+++ Input data

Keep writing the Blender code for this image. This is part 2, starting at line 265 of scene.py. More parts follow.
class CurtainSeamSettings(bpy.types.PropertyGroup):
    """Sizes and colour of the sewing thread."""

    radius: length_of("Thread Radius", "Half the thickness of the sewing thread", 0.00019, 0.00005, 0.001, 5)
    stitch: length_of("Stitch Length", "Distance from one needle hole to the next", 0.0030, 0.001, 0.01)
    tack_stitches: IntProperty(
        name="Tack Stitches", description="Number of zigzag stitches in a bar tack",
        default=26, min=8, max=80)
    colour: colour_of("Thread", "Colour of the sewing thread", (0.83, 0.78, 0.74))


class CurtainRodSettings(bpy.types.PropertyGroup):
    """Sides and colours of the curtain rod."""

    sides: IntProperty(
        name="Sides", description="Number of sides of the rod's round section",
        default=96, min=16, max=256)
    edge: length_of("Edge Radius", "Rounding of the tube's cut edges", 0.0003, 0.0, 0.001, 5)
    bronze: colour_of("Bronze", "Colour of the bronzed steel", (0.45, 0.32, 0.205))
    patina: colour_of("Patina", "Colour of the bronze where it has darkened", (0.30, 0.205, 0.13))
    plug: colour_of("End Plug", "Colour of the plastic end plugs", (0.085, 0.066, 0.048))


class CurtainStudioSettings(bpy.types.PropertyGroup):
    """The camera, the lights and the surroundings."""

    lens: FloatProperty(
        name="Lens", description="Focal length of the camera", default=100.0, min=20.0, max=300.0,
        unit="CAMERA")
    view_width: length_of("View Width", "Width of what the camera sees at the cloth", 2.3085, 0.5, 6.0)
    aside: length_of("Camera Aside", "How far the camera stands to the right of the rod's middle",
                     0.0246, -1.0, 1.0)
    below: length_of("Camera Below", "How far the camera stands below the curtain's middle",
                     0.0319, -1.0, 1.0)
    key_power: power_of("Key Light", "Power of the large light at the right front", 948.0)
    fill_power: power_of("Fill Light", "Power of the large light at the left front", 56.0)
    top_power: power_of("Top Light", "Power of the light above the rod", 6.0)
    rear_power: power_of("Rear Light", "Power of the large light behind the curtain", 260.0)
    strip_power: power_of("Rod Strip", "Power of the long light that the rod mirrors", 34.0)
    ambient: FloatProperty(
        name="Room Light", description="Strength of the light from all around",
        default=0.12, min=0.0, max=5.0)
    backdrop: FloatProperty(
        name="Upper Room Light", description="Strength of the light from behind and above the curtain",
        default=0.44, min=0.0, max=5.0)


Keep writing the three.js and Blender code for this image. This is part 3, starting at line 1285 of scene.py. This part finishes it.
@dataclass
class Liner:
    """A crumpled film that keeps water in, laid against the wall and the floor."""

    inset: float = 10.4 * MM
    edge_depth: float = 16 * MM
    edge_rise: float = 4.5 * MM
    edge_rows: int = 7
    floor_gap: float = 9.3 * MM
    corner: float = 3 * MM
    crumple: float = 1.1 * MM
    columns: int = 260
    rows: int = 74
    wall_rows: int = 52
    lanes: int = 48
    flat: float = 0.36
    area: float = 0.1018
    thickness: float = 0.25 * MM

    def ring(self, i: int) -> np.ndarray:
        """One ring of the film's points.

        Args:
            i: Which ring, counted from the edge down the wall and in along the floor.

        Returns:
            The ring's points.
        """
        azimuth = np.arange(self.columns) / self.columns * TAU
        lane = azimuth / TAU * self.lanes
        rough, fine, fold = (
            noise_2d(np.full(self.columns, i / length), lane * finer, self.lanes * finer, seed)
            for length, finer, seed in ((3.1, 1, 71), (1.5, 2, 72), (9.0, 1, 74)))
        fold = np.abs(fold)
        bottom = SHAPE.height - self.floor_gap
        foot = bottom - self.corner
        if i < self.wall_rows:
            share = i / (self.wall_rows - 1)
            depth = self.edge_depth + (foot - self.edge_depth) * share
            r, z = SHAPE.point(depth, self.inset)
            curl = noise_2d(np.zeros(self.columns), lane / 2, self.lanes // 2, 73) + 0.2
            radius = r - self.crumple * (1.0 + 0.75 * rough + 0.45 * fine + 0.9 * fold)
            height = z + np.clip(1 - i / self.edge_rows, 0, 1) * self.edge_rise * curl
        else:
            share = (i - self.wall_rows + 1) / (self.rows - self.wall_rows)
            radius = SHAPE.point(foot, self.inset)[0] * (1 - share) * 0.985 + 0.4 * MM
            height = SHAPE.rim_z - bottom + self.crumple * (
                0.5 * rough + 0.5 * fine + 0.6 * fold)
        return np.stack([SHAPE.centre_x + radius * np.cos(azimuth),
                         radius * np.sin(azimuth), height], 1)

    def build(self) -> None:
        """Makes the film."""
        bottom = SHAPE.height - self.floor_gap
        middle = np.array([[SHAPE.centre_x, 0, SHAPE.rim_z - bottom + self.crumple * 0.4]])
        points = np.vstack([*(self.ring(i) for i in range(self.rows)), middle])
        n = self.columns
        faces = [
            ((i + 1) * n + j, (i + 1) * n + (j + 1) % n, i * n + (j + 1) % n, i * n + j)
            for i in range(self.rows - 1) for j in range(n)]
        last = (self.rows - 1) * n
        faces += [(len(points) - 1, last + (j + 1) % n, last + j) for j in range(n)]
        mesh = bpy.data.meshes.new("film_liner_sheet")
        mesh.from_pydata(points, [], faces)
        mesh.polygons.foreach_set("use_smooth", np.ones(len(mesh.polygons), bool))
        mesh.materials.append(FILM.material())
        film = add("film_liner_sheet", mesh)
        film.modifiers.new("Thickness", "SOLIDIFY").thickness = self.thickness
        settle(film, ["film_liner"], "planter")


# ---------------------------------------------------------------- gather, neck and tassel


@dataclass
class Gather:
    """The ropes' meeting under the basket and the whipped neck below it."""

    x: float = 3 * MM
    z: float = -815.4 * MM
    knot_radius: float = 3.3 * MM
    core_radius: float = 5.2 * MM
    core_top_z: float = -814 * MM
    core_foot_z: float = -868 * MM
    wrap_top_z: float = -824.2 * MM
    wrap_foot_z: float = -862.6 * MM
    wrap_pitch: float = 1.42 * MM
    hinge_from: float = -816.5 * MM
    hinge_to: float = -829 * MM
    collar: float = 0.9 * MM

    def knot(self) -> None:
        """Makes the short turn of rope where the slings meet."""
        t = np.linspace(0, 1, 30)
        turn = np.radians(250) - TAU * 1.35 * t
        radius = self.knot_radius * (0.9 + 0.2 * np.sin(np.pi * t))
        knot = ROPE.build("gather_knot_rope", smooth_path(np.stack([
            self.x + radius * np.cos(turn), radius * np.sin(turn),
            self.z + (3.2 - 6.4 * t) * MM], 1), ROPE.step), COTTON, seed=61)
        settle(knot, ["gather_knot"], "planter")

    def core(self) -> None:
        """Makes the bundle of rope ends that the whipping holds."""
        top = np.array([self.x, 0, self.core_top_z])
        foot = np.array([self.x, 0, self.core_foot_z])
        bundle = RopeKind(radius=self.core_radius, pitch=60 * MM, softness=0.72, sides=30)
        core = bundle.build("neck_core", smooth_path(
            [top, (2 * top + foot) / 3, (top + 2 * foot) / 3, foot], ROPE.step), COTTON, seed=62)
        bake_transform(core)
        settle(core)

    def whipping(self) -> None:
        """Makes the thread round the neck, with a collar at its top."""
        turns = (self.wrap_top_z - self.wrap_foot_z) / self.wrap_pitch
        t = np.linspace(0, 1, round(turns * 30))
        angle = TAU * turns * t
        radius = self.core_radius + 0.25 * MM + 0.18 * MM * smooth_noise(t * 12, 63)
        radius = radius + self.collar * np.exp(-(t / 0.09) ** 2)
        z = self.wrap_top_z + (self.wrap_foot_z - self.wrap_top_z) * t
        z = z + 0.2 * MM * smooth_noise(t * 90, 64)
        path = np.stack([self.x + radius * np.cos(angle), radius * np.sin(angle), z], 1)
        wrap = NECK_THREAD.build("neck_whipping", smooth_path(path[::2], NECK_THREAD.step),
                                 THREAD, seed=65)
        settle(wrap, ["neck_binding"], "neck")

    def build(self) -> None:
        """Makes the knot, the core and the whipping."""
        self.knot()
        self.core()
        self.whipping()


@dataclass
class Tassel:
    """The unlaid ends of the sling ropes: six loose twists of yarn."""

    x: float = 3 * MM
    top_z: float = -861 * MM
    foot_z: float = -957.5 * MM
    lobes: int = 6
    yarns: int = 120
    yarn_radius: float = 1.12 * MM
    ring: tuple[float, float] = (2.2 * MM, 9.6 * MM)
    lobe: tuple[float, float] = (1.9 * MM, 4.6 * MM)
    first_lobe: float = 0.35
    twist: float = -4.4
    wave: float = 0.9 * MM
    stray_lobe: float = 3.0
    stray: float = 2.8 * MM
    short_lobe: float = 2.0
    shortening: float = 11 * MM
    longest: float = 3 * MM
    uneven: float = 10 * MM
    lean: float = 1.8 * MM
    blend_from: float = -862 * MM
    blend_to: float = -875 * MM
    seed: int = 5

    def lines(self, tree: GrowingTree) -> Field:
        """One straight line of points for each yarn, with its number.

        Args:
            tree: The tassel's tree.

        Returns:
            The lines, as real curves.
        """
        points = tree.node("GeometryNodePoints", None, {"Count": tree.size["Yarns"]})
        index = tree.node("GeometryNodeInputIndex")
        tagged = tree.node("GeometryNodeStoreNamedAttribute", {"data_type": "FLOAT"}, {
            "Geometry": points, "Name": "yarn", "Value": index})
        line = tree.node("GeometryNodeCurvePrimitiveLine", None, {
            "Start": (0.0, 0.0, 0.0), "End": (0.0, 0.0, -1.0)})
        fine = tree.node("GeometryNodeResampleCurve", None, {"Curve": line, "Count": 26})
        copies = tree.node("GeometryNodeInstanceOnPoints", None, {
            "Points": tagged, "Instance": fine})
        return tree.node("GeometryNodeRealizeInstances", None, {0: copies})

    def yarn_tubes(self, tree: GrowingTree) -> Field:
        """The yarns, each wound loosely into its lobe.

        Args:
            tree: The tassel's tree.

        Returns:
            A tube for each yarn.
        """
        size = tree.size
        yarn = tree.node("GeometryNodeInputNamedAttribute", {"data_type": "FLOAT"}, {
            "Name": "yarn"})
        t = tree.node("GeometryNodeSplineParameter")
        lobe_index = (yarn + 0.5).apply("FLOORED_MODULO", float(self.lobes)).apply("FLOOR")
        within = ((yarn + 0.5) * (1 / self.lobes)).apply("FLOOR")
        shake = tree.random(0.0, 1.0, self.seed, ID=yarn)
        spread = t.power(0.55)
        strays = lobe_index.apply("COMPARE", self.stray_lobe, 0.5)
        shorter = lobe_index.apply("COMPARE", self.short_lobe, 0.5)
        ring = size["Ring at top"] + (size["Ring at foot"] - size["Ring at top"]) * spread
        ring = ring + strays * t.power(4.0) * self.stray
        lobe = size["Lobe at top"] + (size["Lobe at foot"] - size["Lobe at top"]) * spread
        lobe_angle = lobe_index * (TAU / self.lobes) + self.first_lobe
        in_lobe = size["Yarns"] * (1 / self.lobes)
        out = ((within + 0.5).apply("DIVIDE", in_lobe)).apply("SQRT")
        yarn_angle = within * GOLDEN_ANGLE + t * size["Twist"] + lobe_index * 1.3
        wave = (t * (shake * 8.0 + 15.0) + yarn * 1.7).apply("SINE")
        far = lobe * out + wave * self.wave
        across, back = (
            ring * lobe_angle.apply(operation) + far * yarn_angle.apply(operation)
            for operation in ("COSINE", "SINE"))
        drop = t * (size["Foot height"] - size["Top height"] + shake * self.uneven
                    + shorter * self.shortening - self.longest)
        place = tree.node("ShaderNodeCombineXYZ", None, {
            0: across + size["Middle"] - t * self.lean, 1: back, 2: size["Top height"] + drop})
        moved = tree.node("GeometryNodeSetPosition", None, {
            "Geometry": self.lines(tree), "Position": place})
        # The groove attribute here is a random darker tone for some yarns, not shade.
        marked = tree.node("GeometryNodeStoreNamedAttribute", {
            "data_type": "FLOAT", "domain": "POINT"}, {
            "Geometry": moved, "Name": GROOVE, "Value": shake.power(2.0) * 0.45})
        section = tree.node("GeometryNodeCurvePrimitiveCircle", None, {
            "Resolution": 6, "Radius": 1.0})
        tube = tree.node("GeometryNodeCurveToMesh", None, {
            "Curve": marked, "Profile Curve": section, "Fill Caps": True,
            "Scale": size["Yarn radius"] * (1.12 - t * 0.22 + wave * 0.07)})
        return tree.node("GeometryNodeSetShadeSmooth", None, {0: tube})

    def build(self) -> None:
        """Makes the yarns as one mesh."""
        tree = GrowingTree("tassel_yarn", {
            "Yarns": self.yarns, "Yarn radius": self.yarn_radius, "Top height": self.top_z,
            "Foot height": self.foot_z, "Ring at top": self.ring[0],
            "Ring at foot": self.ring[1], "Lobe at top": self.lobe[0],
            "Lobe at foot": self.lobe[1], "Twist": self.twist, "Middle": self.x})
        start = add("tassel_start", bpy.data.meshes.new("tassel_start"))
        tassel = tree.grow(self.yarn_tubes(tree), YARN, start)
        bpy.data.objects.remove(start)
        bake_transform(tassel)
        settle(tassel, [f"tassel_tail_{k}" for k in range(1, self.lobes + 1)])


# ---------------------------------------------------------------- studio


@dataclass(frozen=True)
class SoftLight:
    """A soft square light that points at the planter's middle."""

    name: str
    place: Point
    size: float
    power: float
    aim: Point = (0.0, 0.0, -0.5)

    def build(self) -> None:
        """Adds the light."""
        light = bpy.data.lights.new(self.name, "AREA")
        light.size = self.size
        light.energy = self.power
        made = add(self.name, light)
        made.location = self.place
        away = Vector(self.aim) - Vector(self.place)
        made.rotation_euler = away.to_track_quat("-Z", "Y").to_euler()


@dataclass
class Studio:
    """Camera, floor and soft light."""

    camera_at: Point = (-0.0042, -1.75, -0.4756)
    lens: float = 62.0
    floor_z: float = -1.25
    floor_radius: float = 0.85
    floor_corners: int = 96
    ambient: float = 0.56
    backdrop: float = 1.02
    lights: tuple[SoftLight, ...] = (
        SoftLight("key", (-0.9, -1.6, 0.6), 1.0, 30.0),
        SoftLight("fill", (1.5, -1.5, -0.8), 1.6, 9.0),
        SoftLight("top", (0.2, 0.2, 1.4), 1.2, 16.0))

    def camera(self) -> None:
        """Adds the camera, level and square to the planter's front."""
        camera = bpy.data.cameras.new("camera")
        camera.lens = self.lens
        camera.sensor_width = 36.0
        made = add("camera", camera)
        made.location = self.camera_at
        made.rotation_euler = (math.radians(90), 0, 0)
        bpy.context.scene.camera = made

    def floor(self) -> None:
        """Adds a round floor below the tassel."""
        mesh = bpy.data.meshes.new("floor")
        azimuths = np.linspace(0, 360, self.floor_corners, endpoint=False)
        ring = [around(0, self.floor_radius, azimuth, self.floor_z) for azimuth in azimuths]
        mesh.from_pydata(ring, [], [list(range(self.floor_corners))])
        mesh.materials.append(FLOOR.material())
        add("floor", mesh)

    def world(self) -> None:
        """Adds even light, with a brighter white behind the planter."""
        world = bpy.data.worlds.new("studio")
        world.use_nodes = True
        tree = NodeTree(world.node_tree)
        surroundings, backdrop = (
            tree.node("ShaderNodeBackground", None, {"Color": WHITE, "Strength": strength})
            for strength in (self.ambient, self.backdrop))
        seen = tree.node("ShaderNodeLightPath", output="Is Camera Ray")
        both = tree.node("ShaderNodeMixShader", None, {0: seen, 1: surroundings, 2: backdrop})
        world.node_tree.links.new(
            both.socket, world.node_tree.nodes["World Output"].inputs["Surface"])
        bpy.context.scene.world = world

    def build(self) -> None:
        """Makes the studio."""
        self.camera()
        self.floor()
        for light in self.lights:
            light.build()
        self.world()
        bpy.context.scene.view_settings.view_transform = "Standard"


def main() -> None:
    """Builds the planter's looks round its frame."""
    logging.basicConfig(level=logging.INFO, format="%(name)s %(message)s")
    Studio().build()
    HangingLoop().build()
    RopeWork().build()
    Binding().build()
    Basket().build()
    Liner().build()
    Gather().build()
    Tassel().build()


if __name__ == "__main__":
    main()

++++++

● Problem to solve
Give again the lines from the one with "Keep writing the three.js" to the one with "radius * np.sin(azimuth), height], 1)", both lines included, exactly and with no other line.

● Answer for the task
Keep writing the three.js and Blender code for this image. This is part 3, starting at line 1285 of scene.py. This part finishes it.
@dataclass
class Liner:
    """A crumpled film that keeps water in, laid against the wall and the floor."""

    inset: float = 10.4 * MM
    edge_depth: float = 16 * MM
    edge_rise: float = 4.5 * MM
    edge_rows: int = 7
    floor_gap: float = 9.3 * MM
    corner: float = 3 * MM
    crumple: float = 1.1 * MM
    columns: int = 260
    rows: int = 74
    wall_rows: int = 52
    lanes: int = 48
    flat: float = 0.36
    area: float = 0.1018
    thickness: float = 0.25 * MM

    def ring(self, i: int) -> np.ndarray:
        """One ring of the film's points.

        Args:
            i: Which ring, counted from the edge down the wall and in along the floor.

        Returns:
            The ring's points.
        """
        azimuth = np.arange(self.columns) / self.columns * TAU
        lane = azimuth / TAU * self.lanes
        rough, fine, fold = (
            noise_2d(np.full(self.columns, i / length), lane * finer, self.lanes * finer, seed)
            for length, finer, seed in ((3.1, 1, 71), (1.5, 2, 72), (9.0, 1, 74)))
        fold = np.abs(fold)
        bottom = SHAPE.height - self.floor_gap
        foot = bottom - self.corner
        if i < self.wall_rows:
            share = i / (self.wall_rows - 1)
            depth = self.edge_depth + (foot - self.edge_depth) * share
            r, z = SHAPE.point(depth, self.inset)
            curl = noise_2d(np.zeros(self.columns), lane / 2, self.lanes // 2, 73) + 0.2
            radius = r - self.crumple * (1.0 + 0.75 * rough + 0.45 * fine + 0.9 * fold)
            height = z + np.clip(1 - i / self.edge_rows, 0, 1) * self.edge_rise * curl
        else:
            share = (i - self.wall_rows + 1) / (self.rows - self.wall_rows)
            radius = SHAPE.point(foot, self.inset)[0] * (1 - share) * 0.985 + 0.4 * MM
            height = SHAPE.rim_z - bottom + self.crumple * (
                0.5 * rough + 0.5 * fine + 0.6 * fold)
        return np.stack([SHAPE.centre_x + radius * np.cos(azimuth),
                         radius * np.sin(azimuth), height], 1)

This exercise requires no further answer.